The routine, for anyone who hasn't done it: soak the new filter in water about five minutes so the carbon wakes up and stops floating, press it into the holder, set the whole assembly into the tank, and mark your calendar for two months out. That's the entire job. Took me under three minutes including the soak-watching. If yours fights you going in, you've either skipped the soak or you've got it upside down — ask me how I know.
What it does as well as OEM
The point of this charcoal disk is twofold: pull chlorine taste out of your tap water, and slow down the scale that murders Keurigs from the inside. On taste, I genuinely can't tell my compatible-filtered cup from the OEM-filtered cup. I tried. I brewed the same medium roast two mornings running, one machine on each filter, and my wife — who notices when I change the creamer brand — shrugged. Chlorine bite gone, coffee tasted clean and a little rounder. Job done.

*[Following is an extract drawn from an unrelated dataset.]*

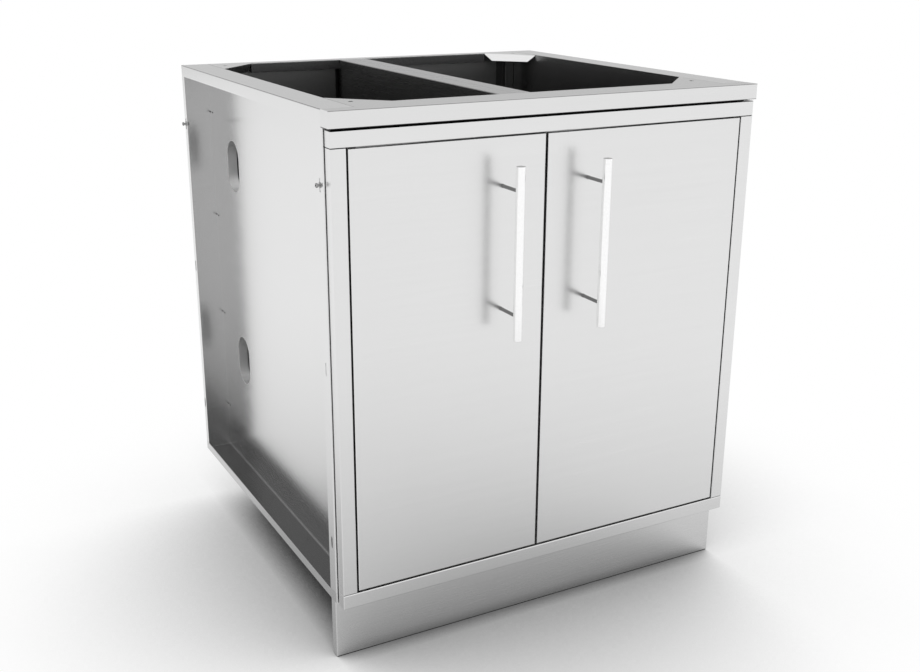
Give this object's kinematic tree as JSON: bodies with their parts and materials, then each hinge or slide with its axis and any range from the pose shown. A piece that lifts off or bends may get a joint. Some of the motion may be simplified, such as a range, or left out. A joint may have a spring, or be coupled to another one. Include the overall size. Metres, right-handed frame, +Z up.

On scale, the honest answer is "ask me in a year," because limescale is a slow killer and no two-month test proves much. But the carbon disk isn't really the descaling hero anyway — it's catching impurities before they hit the heating element, and a clean-running filter means less gunk building up where it counts. Two months in, my tank walls are clean and the brew temp feels the same. That's all I can fairly claim so far.
The real downsides — and there are some
I told you I'm not a marketer, so here's the stuff the listing won't lead with.
First, the build is a notch below OEM. The mesh shell on the compatible disk feels a touch thinner, and the seam where it's joined looks a little rougher if you actually inspect it — which a normal person never will, but I do, because I'm the guy writing this. Functionally it held up fine. Aesthetically, it's cheaper, and you can tell.
Second, the packaging is bare-bones. OEM comes in a tidy printed box; these showed up in a thin poly bag with a sticker. Doesn't affect the water one bit, but if you were hoping for that brand-name unboxing feel, lower your expectations now.
Third — and this is the one that actually matters — the consistency across a pack can wobble. Out of my six, five were dead identical. One sat a hair looser in the holder, enough that I reseated it twice to feel confident it wasn't going to rattle. It didn't. But with OEM I've never had to think about it, and here I did, once. If you're the type who wants zero variance, that's the tax you're paying for the lower price.
Why a dead filter is a problem you don't want
Quick reality check, because it's easy to just leave a filter in there forever. Scale buildup is the number one thing that kills a Keurig — clogged lines, a heating element working too hard, eventually a machine that won't pump. A saturated charcoal disk stops doing its job and your coffee starts tasting flat and faintly chemical again, which is your cue. Two months isn't a marketing number; it's roughly when the carbon's used up. Skip it long enough and you're not buying a $12 pack of filters, you're buying a new brewer. Whether you go OEM or compatible matters far less than actually swapping it on schedule.
So who should buy what?
If you're under warranty and paranoid about voiding it, or you simply want the no-variance, printed-box certainty and the few extra dollars don't register — buy OEM. No shame in it. That's the case for the brand.
For everyone else: I've now run the compatible charcoal filters in two Keurigs for a couple of months, the water tastes identical, the fit is right, and I'm spending about half. Yeah, the shell's a little cheaper and one disk out of six made me double-check it. But for roughly $12 a year instead of $20, doing the exact same job in my exact machine, I'd buy them again — and the next pack's already in my cart.